- [WHAT YOU HAVE TO DO]: Of the material below, the lines to be retyped are those from the line containing "make_lid_glass(doc, s)" through the line containing "from typing import", inclusive; reproduce them exactly.

- [AVAILABLE DATA]:
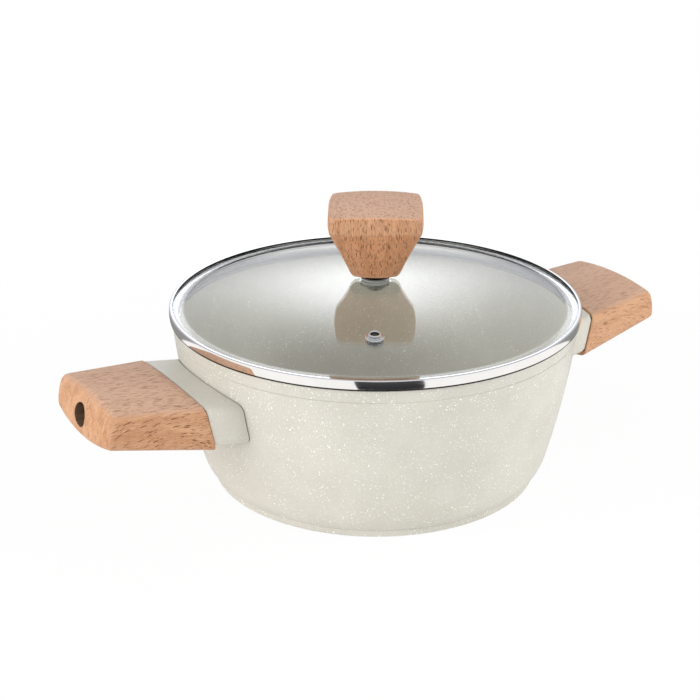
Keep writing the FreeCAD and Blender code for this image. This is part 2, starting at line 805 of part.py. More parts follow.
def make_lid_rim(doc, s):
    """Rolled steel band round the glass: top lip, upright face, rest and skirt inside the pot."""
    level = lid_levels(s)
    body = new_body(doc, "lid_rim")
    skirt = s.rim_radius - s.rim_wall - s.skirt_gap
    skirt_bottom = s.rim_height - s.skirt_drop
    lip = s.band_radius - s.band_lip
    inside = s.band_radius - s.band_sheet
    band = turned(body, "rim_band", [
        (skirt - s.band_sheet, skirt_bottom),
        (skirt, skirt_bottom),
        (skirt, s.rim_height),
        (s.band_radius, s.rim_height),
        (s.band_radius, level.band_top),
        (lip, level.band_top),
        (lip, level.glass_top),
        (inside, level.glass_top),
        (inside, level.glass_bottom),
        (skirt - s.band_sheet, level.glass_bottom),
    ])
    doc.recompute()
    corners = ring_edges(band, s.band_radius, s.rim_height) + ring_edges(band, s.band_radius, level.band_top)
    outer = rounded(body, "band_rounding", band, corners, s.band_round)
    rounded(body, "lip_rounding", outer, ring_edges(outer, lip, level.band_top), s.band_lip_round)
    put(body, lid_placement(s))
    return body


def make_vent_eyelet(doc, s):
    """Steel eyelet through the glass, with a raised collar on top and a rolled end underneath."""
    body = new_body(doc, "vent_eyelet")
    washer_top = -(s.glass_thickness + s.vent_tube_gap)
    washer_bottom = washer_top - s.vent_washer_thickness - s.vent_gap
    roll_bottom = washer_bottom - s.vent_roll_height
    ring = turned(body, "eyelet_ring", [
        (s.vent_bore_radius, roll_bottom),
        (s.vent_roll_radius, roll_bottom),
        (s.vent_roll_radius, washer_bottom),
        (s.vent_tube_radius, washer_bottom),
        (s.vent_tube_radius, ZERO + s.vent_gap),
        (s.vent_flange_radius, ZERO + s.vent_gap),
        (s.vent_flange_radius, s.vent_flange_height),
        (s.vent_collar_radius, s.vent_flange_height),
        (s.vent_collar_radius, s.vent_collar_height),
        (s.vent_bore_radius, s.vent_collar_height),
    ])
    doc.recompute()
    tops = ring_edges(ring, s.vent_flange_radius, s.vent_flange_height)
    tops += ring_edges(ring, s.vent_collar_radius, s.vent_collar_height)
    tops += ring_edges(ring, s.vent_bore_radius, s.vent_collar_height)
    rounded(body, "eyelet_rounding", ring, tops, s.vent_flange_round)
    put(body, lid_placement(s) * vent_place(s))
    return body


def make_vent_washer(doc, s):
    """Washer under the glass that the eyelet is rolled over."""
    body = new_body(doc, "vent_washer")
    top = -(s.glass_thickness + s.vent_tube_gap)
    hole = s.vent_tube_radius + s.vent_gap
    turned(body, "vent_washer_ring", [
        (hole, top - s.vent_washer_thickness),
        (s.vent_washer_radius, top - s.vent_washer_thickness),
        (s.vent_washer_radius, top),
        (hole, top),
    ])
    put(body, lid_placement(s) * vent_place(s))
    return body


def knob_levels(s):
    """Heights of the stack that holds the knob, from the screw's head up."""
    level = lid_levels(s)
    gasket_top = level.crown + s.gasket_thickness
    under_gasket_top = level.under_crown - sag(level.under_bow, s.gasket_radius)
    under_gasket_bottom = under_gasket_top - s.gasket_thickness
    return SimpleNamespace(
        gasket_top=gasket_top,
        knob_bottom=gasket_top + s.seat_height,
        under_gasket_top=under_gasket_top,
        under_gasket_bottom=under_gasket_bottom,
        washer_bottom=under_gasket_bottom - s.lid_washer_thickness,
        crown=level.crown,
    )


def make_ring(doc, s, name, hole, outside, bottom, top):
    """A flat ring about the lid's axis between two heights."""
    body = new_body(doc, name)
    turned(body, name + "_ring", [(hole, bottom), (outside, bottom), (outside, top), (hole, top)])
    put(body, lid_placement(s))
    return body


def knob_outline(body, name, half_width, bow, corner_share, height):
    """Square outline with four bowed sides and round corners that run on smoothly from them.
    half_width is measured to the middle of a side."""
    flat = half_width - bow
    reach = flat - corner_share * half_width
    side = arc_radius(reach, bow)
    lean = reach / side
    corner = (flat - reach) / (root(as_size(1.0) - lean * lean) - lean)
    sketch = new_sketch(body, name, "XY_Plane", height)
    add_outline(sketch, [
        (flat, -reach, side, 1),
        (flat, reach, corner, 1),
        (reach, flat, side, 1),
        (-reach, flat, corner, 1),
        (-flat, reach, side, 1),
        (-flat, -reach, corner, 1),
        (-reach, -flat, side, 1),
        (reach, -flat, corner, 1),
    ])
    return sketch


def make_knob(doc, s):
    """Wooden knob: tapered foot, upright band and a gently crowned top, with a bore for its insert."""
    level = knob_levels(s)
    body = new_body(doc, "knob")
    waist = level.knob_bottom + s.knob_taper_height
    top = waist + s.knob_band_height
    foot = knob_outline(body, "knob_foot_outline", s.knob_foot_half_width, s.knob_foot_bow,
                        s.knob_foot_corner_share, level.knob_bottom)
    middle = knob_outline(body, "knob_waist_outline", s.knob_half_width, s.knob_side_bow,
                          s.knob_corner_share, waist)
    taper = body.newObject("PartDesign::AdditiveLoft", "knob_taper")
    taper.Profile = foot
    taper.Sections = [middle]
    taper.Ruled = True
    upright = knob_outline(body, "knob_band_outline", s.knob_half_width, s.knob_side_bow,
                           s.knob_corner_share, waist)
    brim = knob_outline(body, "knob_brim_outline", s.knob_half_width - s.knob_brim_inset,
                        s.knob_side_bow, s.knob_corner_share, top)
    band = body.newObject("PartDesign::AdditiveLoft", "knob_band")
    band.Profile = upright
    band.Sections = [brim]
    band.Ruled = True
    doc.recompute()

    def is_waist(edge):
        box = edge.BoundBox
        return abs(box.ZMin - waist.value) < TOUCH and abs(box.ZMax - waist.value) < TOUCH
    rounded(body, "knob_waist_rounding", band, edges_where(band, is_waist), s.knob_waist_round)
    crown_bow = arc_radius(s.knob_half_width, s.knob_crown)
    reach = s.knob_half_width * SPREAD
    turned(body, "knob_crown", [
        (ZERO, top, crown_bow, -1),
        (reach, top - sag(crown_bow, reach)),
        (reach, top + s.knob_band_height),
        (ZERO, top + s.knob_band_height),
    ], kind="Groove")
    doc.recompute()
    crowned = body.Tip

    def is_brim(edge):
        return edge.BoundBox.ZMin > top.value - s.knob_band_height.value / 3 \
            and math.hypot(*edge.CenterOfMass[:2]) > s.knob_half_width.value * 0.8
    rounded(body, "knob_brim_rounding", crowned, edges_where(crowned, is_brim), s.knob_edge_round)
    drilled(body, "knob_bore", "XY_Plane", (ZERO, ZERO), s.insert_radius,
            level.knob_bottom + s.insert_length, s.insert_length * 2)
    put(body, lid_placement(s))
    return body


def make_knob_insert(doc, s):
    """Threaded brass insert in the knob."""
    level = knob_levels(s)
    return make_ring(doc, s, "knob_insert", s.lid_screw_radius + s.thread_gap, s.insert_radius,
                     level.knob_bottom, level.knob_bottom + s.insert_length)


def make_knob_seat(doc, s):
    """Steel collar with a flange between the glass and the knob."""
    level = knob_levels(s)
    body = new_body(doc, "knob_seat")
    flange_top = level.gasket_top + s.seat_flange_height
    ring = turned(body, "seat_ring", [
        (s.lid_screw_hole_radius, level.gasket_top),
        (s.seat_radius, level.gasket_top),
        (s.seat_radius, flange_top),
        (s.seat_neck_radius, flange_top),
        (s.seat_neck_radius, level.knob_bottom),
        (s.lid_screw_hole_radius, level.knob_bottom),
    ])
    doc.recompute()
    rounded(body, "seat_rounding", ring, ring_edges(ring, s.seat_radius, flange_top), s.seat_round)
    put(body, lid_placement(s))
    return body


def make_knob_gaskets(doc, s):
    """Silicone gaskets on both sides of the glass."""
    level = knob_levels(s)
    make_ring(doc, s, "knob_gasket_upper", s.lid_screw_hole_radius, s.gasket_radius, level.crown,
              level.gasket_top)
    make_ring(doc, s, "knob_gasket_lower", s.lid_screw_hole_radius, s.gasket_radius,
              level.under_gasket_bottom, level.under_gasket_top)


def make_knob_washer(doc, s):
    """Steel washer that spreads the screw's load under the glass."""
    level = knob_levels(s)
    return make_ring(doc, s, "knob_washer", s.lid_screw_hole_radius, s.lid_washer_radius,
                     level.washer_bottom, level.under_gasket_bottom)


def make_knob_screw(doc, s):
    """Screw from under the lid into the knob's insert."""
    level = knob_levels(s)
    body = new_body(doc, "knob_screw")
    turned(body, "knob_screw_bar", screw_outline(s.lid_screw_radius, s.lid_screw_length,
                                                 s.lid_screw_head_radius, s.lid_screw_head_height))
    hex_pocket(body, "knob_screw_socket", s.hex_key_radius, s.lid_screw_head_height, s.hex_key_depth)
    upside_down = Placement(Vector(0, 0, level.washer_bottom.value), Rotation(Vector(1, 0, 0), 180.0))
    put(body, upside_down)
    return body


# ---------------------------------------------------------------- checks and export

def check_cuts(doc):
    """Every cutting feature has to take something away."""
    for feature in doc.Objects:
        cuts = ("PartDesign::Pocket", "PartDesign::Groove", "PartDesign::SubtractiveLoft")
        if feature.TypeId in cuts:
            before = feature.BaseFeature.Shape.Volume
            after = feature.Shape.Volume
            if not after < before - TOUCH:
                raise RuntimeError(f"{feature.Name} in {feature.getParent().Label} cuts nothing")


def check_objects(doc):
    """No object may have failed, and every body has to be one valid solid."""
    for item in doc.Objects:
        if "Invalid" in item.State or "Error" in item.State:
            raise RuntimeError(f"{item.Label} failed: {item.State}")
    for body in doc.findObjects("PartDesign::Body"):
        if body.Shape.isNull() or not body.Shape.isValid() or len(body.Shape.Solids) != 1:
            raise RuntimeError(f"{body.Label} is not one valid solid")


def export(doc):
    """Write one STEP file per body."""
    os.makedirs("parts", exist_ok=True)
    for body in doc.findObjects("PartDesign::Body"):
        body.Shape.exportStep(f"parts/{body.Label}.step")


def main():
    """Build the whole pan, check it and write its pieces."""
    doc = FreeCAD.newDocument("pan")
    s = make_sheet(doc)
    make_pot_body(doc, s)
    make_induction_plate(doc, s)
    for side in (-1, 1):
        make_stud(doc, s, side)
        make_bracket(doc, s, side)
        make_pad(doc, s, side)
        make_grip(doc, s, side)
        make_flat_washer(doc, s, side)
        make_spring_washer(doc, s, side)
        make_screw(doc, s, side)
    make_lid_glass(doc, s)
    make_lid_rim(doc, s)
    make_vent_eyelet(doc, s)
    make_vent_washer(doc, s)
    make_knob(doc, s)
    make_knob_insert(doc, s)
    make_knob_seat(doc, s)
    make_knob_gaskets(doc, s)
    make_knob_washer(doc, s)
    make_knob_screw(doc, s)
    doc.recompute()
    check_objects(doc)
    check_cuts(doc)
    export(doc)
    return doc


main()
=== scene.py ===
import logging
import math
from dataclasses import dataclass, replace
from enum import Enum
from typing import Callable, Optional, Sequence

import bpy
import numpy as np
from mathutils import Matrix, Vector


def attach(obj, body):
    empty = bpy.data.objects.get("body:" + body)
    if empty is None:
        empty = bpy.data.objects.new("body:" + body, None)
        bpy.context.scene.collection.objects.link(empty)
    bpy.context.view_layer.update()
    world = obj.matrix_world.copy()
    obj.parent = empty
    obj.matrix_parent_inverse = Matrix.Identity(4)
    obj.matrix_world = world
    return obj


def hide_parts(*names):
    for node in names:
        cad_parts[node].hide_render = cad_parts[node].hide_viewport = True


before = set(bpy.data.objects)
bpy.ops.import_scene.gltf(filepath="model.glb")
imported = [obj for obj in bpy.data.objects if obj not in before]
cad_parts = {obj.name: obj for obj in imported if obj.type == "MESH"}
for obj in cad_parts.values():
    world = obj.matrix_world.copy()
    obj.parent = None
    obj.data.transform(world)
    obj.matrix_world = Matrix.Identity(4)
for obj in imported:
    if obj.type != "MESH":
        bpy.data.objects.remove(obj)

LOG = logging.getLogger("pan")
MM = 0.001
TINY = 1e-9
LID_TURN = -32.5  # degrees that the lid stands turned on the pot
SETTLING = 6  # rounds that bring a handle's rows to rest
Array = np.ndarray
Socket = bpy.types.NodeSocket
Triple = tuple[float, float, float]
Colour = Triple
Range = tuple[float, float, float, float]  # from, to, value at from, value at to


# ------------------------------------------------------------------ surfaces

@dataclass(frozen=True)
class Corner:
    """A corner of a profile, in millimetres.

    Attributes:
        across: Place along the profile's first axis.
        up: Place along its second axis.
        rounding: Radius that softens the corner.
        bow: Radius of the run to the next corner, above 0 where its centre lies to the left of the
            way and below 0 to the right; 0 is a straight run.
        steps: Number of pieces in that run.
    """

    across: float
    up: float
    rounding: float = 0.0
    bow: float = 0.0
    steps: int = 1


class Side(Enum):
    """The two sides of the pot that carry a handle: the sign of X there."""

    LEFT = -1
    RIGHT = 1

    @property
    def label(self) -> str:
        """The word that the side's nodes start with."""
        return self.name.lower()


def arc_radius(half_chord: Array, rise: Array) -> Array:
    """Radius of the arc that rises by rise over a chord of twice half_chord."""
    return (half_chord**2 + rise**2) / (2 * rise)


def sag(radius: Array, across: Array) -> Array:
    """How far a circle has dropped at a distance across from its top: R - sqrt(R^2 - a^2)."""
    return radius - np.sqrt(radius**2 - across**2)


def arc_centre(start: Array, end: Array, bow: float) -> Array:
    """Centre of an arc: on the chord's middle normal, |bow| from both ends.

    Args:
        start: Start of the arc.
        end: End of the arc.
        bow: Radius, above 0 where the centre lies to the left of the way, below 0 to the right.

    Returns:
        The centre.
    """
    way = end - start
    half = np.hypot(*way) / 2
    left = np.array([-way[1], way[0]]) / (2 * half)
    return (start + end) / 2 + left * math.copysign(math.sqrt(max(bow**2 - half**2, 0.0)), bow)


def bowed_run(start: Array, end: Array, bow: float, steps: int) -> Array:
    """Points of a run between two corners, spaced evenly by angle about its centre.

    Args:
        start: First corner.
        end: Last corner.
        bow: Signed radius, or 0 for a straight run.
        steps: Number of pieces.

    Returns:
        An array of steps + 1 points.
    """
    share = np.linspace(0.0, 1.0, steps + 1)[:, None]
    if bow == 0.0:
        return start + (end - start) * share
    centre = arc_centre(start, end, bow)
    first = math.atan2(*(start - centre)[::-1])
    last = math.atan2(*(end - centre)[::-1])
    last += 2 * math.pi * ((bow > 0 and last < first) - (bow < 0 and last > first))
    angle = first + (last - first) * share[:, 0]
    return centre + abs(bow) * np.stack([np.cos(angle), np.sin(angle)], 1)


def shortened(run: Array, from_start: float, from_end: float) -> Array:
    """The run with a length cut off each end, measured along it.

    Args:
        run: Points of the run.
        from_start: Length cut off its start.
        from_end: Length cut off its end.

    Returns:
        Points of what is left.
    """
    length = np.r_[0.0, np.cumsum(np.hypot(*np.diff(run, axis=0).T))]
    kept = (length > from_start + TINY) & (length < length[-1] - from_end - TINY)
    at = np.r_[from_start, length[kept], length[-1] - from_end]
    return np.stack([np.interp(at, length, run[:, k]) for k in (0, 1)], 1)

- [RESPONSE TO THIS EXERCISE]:
    make_lid_glass(doc, s)
    make_lid_rim(doc, s)
    make_vent_eyelet(doc, s)
    make_vent_washer(doc, s)
    make_knob(doc, s)
    make_knob_insert(doc, s)
    make_knob_seat(doc, s)
    make_knob_gaskets(doc, s)
    make_knob_washer(doc, s)
    make_knob_screw(doc, s)
    doc.recompute()
    check_objects(doc)
    check_cuts(doc)
    export(doc)
    return doc


main()
=== scene.py ===
import logging
import math
from dataclasses import dataclass, replace
from enum import Enum
from typing import Callable, Optional, Sequence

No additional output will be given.